We want the best for Nigerians and do not have to reinvent the wheel; just as we brought Dun and Bradstreet as technical providers for the credit report, we have also brought FICO to provide credit scoring solutions for us which we customize to suit local need.
Also asides the fact that FICO is widespread and used by banks across the globe, the partnership confers legitimacy and trust.
We have about 13 other products that service lenders, creditors and also borrowers.
The CRC Score costs N400 and there is a shortcode for accessing the service which makes it affordable and easy for Nigerians everywhere to use. You won an innovation award in for this in 2018 and also another 2019 award as best Credit Bureau in Nigeria. What innovations are in the pipeline?

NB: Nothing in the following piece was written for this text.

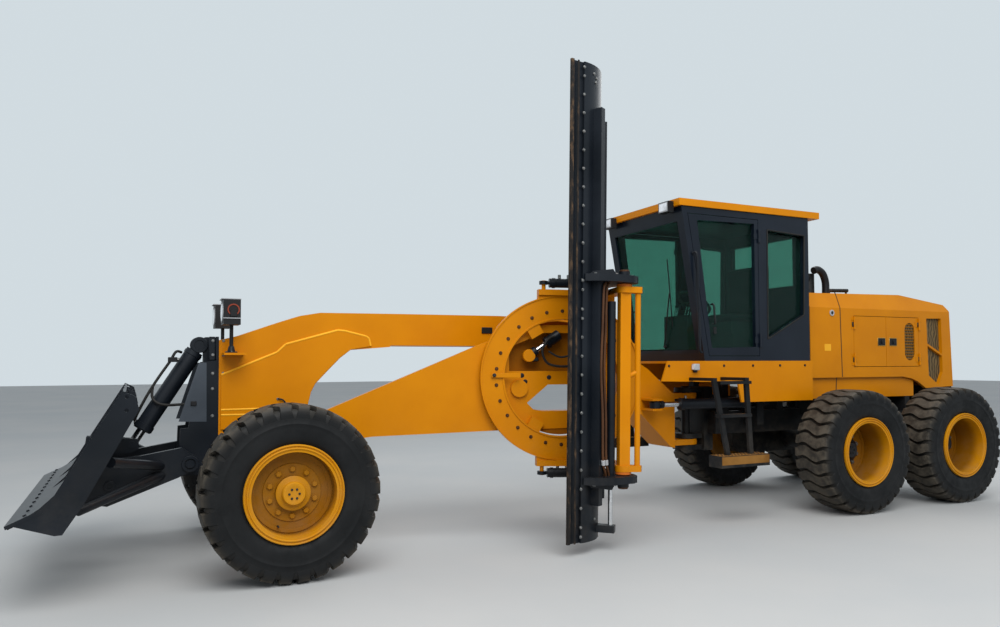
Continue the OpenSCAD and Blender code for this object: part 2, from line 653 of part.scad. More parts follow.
module cabShell() difference() {
    alongY(-cab_half, cab_half) polygon(cab_outline);
    alongY(-cab_half + cab_wall, cab_half - cab_wall) polygon([
        [pillarX(cab_floor - 10) - cab_wall, cab_floor - 10], [pillarX(3095) - cab_wall, 3095],
        [cab_rear_x + cab_wall, 3095], [cab_rear_x + cab_wall, cab_floor - 10]]);
    box([-1150, -600], [-560, 560], [1700, 3000]);
    box([cab_rear_x - 10, cab_rear_x + cab_wall + 10], [-480, 480], [2420, 2950]);
    alongY(-cab_half - 10, cab_half + 10) {
        polygon(side_window);
        polygon([
            [pillarX(door_low - door_gap) - 70 + door_gap, door_low - door_gap],
            [pillarX(door_high + door_gap) - 70 + door_gap, door_high + door_gap],
            [door_rear_x - door_gap, door_high + door_gap], [door_rear_x - door_gap, door_low - door_gap]]);
    }
}
module cab_roof() placed() color(yellow) box([-2525, -609], [-680, 680], [roof_low, roof_low + roof_t]);
module cabDoor() color(black) difference() {
    union() {
        alongY(cab_half - door_t, cab_half) difference() {
            polygon(door_outline);
            polygon(door_window);
        }
        doorKnuckles([door_hinge_x, door_hinge_y], cab_hinge_z);
        for (z = cab_hinge_z)
            box([door_hinge_x + 4, door_rear_x + 60], [cab_half - 1, cab_half + 6], [z - 30, z + 30]);
    }
    knuckleBores([door_hinge_x, door_hinge_y], cab_hinge_z);
}
module cab_door_left() placed() cabDoor();
module cab_door_right() placed() mirror([0, 1, 0]) cabDoor();
module doorGlass() color(tinted) alongY(cab_half - door_t - seat - glass_t, cab_half - door_t - seat)
    polygon(grow(door_window, [-1250, 2370], 1.02));
module door_glass_left() placed() doorGlass();
module door_glass_right() placed() mirror([0, 1, 0]) doorGlass();
module cab_glass() placed() color(tinted) {
    intersection() {
        alongY(-560 + seat, 560 - seat) polygon([
            [pillarX(1500) - 20, 1500], [pillarX(3200) - 20, 3200],
            [pillarX(3200) - 20 - glass_t, 3200], [pillarX(1500) - 20 - glass_t, 1500]]);
        box([-1150, -600], [-560, 560], [1700 + seat, 3000 - seat]);
    }
    bothSides() alongY(cab_half - cab_wall - seat - glass_t, cab_half - cab_wall - seat)
        polygon(grow(side_window, [-2040, 2450], 1.03));
    box([cab_rear_x + cab_wall + seat, cab_rear_x + cab_wall + seat + glass_t], [-495, 495], [2405, 2965]);
}
module cab_interior() placed() color(grey) {
    box([-2150, -1650], [-260, 260], [cab_floor, 1900]);
    box([-2150, -1630], [-260, 260], [1890, 2020]);
    box([-2200, -2060], [-250, 250], [1900, 2650]);
    box([-1250, -1080], [-200, 200], [cab_floor, 2080]);
    bar([-1200, 0, 2050], [-1330, 0, 2220], 30);
    between([-1330, 0, 2220], [-1460, 0, 2390]) rotate([0, 90, 0]) difference() {
        cylinder(r = 200, h = 25);
        translate([0, 0, -1]) cylinder(r = 175, h = 27);
    }
    between([-1330, 0, 2220], [-1460, 0, 2390]) box([0, 20], [-185, 185], [-20, 20]);
}
module hood() placed() color(yellow) {
    bothSides() for (h = [[front_lid_hinge_x, 1], [rear_lid_hinge_x, -1]]) {
        wallKnuckles([h[0], hood_hinge_y], hood_hinge_z);
        for (z = hood_hinge_z) for (s = [-1, 1]) box(
            [min(h[0] + 4 * h[1], h[0] + 40 * h[1]), max(h[0] + 4 * h[1], h[0] + 40 * h[1])],
            [hood_half - 1, hood_half + 5], [z + s * 50 - 19, z + s * 50 + 19]);
    }
    hoodShell();
}
module hoodShell() difference() {
    union() {
        intersection() {
            alongX(-5000, -2534) polygon([
                [-hood_half, 1100], [-hood_half, 2188], [-420, 2400],
                [420, 2400], [hood_half, 2188], [hood_half, 1100]]);
            alongY(-600, 600) polygon(hood_outline);
        }
        bothSides() box([-4272, -2560], [440, 480], [1160, 1420]);
    }
    difference() {
        intersection() {
            alongX(-4905, -2574) polygon([
                [-hood_half + 40, 1100], [-hood_half + 40, 2172], [-400, 2342], [400, 2342],
                [hood_half - 40, 2172], [hood_half - 40, 1100]]);
            alongY(-600, 600) polygon([
                [-2560, 1300], [-2560, 2314], [-4100, 2342], [-4830, 2242], [-4866, 2190],
                [-4900, 1000], [-4446, 1000]]);
        }
        bothSides() box([-4272, -2560], [440, 480], [1100, 1420]);
    }
    bothSides() {
        box([rear_hood_door[0] - door_gap, front_hood_door[1] + door_gap], [hood_half - 60, hood_half + 10],
            [hood_door_z[0] - door_gap, hood_door_z[1] + door_gap]);
        alongY(hood_half - 60, hood_half + 10) polygon(hood_window);
    }
    box([rear_x - 10, rear_x + 100], [-400, 400], [1450, 2150]);
}
hood_seam_x = -3761;
front_hood_door = [hood_seam_x + door_gap / 2, -3225];
rear_hood_door = [-4329, hood_seam_x - door_gap / 2];
hood_door_z = [1519, 2100];
module hoodDoor(x, hinge_x_, side) color(yellow) difference() {
    union() {
        box(x, [hood_half - 40, hood_half], hood_door_z);
        doorKnuckles([hinge_x_, hood_hinge_y], hood_hinge_z);
        for (z = hood_hinge_z) box(
            [min(hinge_x_ + 4 * side, hinge_x_ + 60 * side), max(hinge_x_ + 4 * side, hinge_x_ + 60 * side)],
            [hood_half - 1, hood_half + 5], [z - 30, z + 30]);
    }
    knuckleBores([hinge_x_, hood_hinge_y], hood_hinge_z);
}
front_lid_hinge_x = front_hood_door[1] + 3;
rear_lid_hinge_x = rear_hood_door[0] - 3;
module frontLid() hoodDoor(front_hood_door, front_lid_hinge_x, -1);
module rearLid() difference() {
    hoodDoor(rear_hood_door, rear_lid_hinge_x, 1);
    hull() for (z = vent_z) rodY([-4170, z], 88, hood_half - 15, hood_half + 1);
}
vent_z = [1676, 1950];
module hood_door_front_left() placed() frontLid();
module hood_door_rear_left() placed() rearLid();
module hood_door_front_right() placed() mirror([0, 1, 0]) frontLid();
module hood_door_rear_right() placed() mirror([0, 1, 0]) rearLid();
module hood_grille() placed() color(black) {
    bothSides() alongY(hood_half - 52, hood_half - 40 - seat) polygon(grow(hood_window, [-4630, 1750], 1.04));
    alongY(-440, 440) polygon([[-4887.7, 1420], [-4866.2, 2170], [-4850, 2170], [-4870, 1420]]);
}
module exhaust() placed() color(black) {
    rodZ([-2980, 100], 60, 2363 + seat, 2620);
    rodX([100, 2560], 52, -2980, -2860);
    bar([-3120, 250, 2415], [-3440, 250, 2425], 22);
    rodZ([-3140, 250], 12, 2365 + seat, 2416);
    rodZ([-3420, 250], 12, 2370 + seat, 2424);
}
module ladders() placed() color(black) bothSides() {
    alongY(985, 1015) {
        polygon([[-720, 1400], [-770, 1400], [-944, 600], [-894, 600]]);
        polygon([[-1120, 1400], [-1170, 1400], [-1222, 600], [-1172, 600]]);
    }
    for (z = [1053, 1373]) box([-1180, -790], [960, 1040], [z - 15, z + 15]);
    for (x = [-770, -1170]) box([x, x + 50], [cab_half + seat, 1015], [1390, 1420]);
    box([-1363, -758], [900, 1080], [562, 674]);
}
module work_lamps() placed() color(black) bothSides() {
    box([-609 + seat, -540], [430, 590], [roof_low - 60, roof_low + 50]);
}

front_frame();
front_axle();
knuckle_left();
knuckle_right();
tie_rod();
push_mast();
headlamps();
tyre_front_left();
rim_front_left();
tyre_front_right();
rim_front_right();
tyre_mid_left();
rim_mid_left();
tyre_mid_right();
rim_mid_right();
tyre_rear_left();
rim_rear_left();
tyre_rear_right();
rim_rear_right();
push_blade();
push_barrel();
push_rod();
drawbar();
turn_circle();
tilt_bracket();
blade();
shift_barrel();
shift_rod();
pitch_barrels();
pitch_rods();
lift_barrels();
lift_rods();
hinge_barrel_left();
hinge_barrel_right();
hinge_rod_left();
hinge_rod_right();
rear_frame();
tandem_drive();
engine();
cab_base();
cab_frame();
cab_roof();
cab_glass();
cab_interior();
cab_door_left();
cab_door_right();
door_glass_left();
door_glass_right();
hood();
hood_grille();
hood_door_front_left();
hood_door_rear_left();
hood_door_front_right();
hood_door_rear_right();
exhaust();
ladders();
work_lamps();
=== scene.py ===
# Motor grader with its moldboard stowed upright on the left, dressed for the photograph's view
import bpy
import bmesh
import math
from mathutils import Matrix, Vector


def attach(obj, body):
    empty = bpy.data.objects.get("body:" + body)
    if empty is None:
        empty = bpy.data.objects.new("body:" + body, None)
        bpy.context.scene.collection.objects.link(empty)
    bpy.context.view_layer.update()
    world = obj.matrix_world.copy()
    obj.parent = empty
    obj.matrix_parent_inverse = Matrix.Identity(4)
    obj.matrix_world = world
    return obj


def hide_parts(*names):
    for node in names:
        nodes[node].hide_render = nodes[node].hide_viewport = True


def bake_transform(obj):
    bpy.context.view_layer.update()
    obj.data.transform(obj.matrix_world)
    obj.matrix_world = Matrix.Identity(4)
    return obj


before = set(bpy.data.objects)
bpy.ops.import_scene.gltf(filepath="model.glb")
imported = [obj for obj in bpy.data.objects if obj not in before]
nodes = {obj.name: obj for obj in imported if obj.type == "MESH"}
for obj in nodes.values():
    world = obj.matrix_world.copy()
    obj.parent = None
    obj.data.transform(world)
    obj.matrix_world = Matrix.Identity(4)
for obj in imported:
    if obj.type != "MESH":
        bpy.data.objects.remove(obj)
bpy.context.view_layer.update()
print("frame loaded:", len(nodes), "nodes")

# Places are given from the machine's centre plane, metres, X forward, Y to its left, Z up
centreY = -0.135
home = Matrix.Translation((0, centreY, 0))

wheels = {"radius": 0.640, "halfTrack": 1.030, "front": 3.250, "mid": -2.575, "rear": -4.105}

# The stowed circle's own frame: its middle, swung out by the drawbar and leaning back a little
stowedPlace = {"ball": (3.450, 0, 0.907), "yaw": -16.0, "back": 2.722, "side": 0.150, "up": 0.533,
               "lean": -0.9}


def stowedFrame():
    s = stowedPlace
    swung = home @ Matrix.Translation(s["ball"]) @ Matrix.Rotation(math.radians(s["yaw"]), 4, "Z")
    return swung @ Matrix.Translation((-s["back"], s["side"], s["up"])) @ Matrix.Rotation(
        math.radians(s["lean"]), 4, "Y")


def wheelFrame(x, side):
    # local Z points outward
    turned = Matrix.Rotation(0 if side > 0 else math.pi, 4, "Z") @ Matrix.Rotation(-math.pi / 2, 4, "X")
    return home @ Matrix.Translation((x, side * wheels["halfTrack"], wheels["radius"])) @ turned


stowed = stowedFrame()

camera = {"place": (4.3184, 6.8783, 1.5676), "yaw": -0.4433, "pitch": 0.0341, "roll": 0.003,
          "focalPx": 778.308, "widthPx": 1000, "shiftY": 0.0232}


def makeCamera():
    c = camera
    data = bpy.data.cameras.new("viewCamera")
    data.sensor_width = 36.0
    data.lens = c["focalPx"] / c["widthPx"] * data.sensor_width
    data.shift_y = c["shiftY"]
    data.clip_end = 300
    cam = bpy.data.objects.new("viewCamera", data)
    bpy.context.scene.collection.objects.link(cam)
    turn = Matrix.Rotation(c["yaw"], 3, "Z")
    ahead = turn @ Vector((0, -1, 0))
    right = turn @ Vector((-1, 0, 0))
    ahead = Matrix.Rotation(c["pitch"], 3, right) @ ahead
    right = Matrix.Rotation(c["roll"], 3, ahead) @ right
    up = right.cross(ahead)
    cam.matrix_world = Matrix.Translation(home @ Vector(c["place"])) @ Matrix(
        (right, up, -ahead)).transposed().to_4x4()
    bpy.context.scene.camera = cam
    print("camera made")


makeCamera()


# Shader maths: a wire carries one socket, and arithmetic on it adds the nodes that it needs
class Wire:
    def __init__(self, paint, socket):
        self.paint = paint
        self.socket = socket

    def maths(self, operation, first, second=None):
        return self.paint.node("ShaderNodeMath", {"operation": operation}, {0: first, 1: second})

    def __add__(self, other):
        return self.maths("ADD", self, other)

    def __sub__(self, other):
        return self.maths("SUBTRACT", self, other)

    def __rsub__(self, other):
        return self.maths("SUBTRACT", other, self)

    def __mul__(self, other):
        return self.maths("MULTIPLY", self, other)

    __radd__ = __add__
    __rmul__ = __mul__

    def size(self):
        # the value without its sign
        return self.maths("ABSOLUTE", self)

    def between(self, low, high):
        # 0 at low, 1 at high, held outside
        return self.paint.node("ShaderNodeMapRange", {"clamp": True, "interpolation_type": "SMOOTHSTEP"}, {
            "Value": self, "From Min": low, "From Max": high, "To Min": 0.0, "To Max": 1.0})

    def part(self, axis):
        return self.paint.node("ShaderNodeSeparateXYZ", {}, {0: self}, axis)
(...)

We have always been driven by the need to empower Nigerians and Nigerian businesses with credible information and every day we think of new ways to achieve this.
We have always had products for institutions but are seeking ways for individuals and SMEs to have the same access so we are working on platforms to make it easy for many Nigerians which would drive down price further as more people subscribe.
Currently, we are working on a product that allows Nigerians who emigrate to settle easily into wherever they are going by making sure their credit report and credit score is available at their destination.
We have an international partnership with a particular Credit Bureau outside Nigeria so that when people go to US and Canada, for instance, as we see is the trend, the emigrants do not have to wait six months to nine months before they can enjoy credit there.
The fact that those economies are run on credit puts Nigerians at a disadvantage in the first few months of arrival and we want to assist them in that regard.